Most artificial neural networks, such as feedforward neural networks, have no memory of the input they received just one moment ago. For example, if you provide a feedforward neural network with the sequence of letters “WISDOM,” when it gets to “D,” it has already forgotten that it just read “S.” That’s a big problem. No matter how hard you train it, it will always struggle to guess the most likely next character: “O.” This makes it a rather crappy candidate for certain tasks, such as speech recognition, that greatly benefit from the capacity to predict what’s coming next. Recurrent networks, on the other hand, do remember what they’ve just encountered, and at a remarkably sophisticated level.

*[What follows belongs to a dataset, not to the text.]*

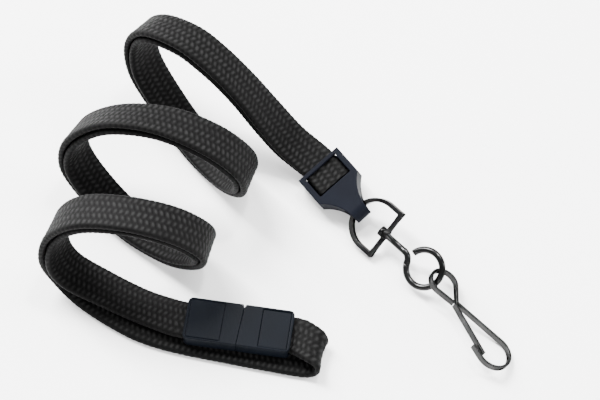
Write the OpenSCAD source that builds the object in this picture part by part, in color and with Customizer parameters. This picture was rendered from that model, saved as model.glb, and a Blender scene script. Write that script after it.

Let’s take the example of the input “WISDOM” again and apply it to a recurrent network. The unit, or artificial neuron, of the RNN, upon receiving the “D” also takes as its input the character it received one moment ago, the “S.” In other words, it adds the immediate past to the present. This gives it the advantage of a limited short-term memory that, along with its training, provides enough context for guessing what the next character is most likely to be: “O.”

Tweaking and Re-tweaking

If you like to get into the weeds, this is where you get excited. Otherwise, get ready for a rough patch. But hang in there, it’s worth it. Like all artificial neural networks, the units of an RNN assign a matrix of weights to their multiple inputs, then apply a function to those weights to determine a single output. However, recurrent networks apply weights not only to their present inputs, but also to their inputs from a moment ago. Then they adjust the weights assigned to their present and past inputs through a process that involves two key concepts that you’ll definitely want to know if you really want to get into AI: gradient descent and backpropogation through time (BPTT).

Gradient Descent

One of the most famous algorithms in machine learning is known as gradient descent. Its primary virtue is its remarkable capacity to sidestep the dreaded “curse of dimensionality.” This issue plagues systems, such as neural networks, with far too many variables to make a brute-force calculation of their optimal values possible. Gradient descent, however, breaks the curse of dimensionality by zooming in on the local low-point, or local minimum, of the multi-dimensional error or cost function. This helps the system determine the tweaked value, or weight, to assign to each of the units in the network, bringing accuracy back in line.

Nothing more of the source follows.